One alternative to hard defences such as embankments is a whole range of different types of temporary defences, ranging from sandbags and flood boards, to barriers made from pallets, plastic skirts, or huge pneumatic tubes. These all have a role to play, and can allow additional response flexibility, but from an insurance point of view the question must be whether such defences would actually be deployed in time, and would they be effective?

Some other countries have turned to non structural solutions including measures such as allowing rivers to flood naturally by creating flood storage areas, and wetlands. Many people welcome the "natural look", for rivers and often people are prepared to deliberately live in flood hazard areas and put up with occasional flooding in order to have the amenity which a river offers. There have even been a number of cases where residents have refused flood defences because it would spoil their view of the river, - for example in Bradford upon Avon (which subsequently suffered from serious flooding).
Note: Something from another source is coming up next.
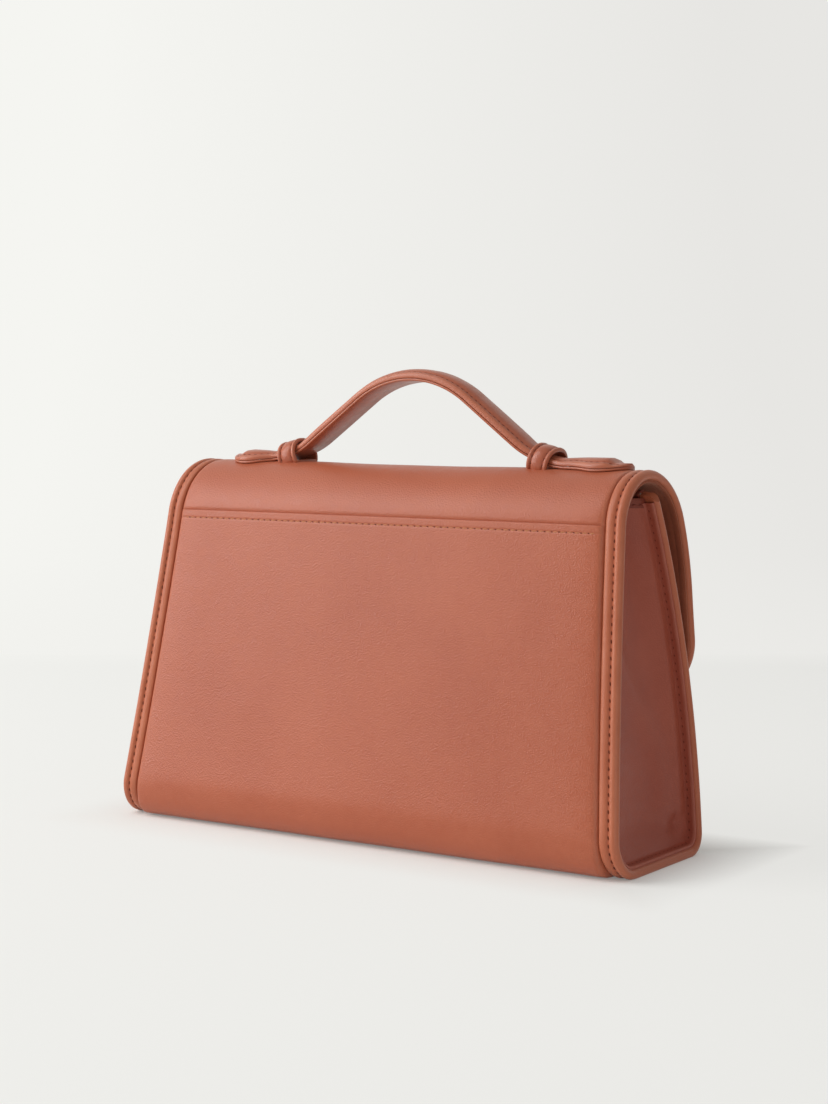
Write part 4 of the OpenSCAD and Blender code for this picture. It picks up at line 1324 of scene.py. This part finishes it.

In the upper reaches of the Thames , waterfront property values are on average £48,000 higher than comparable properties elsewhere. This desire for the amenity value of living by a river is quite understandable, so long as such people do not expect to be subsidised by cheap flood insurance rates.

One non structural solution which could be used with great effect in Britain is the insurance price mechanism so that those who chose to live in flood hazard areas pay the true cost of the consequences, rather than be subsidised by the rest of society.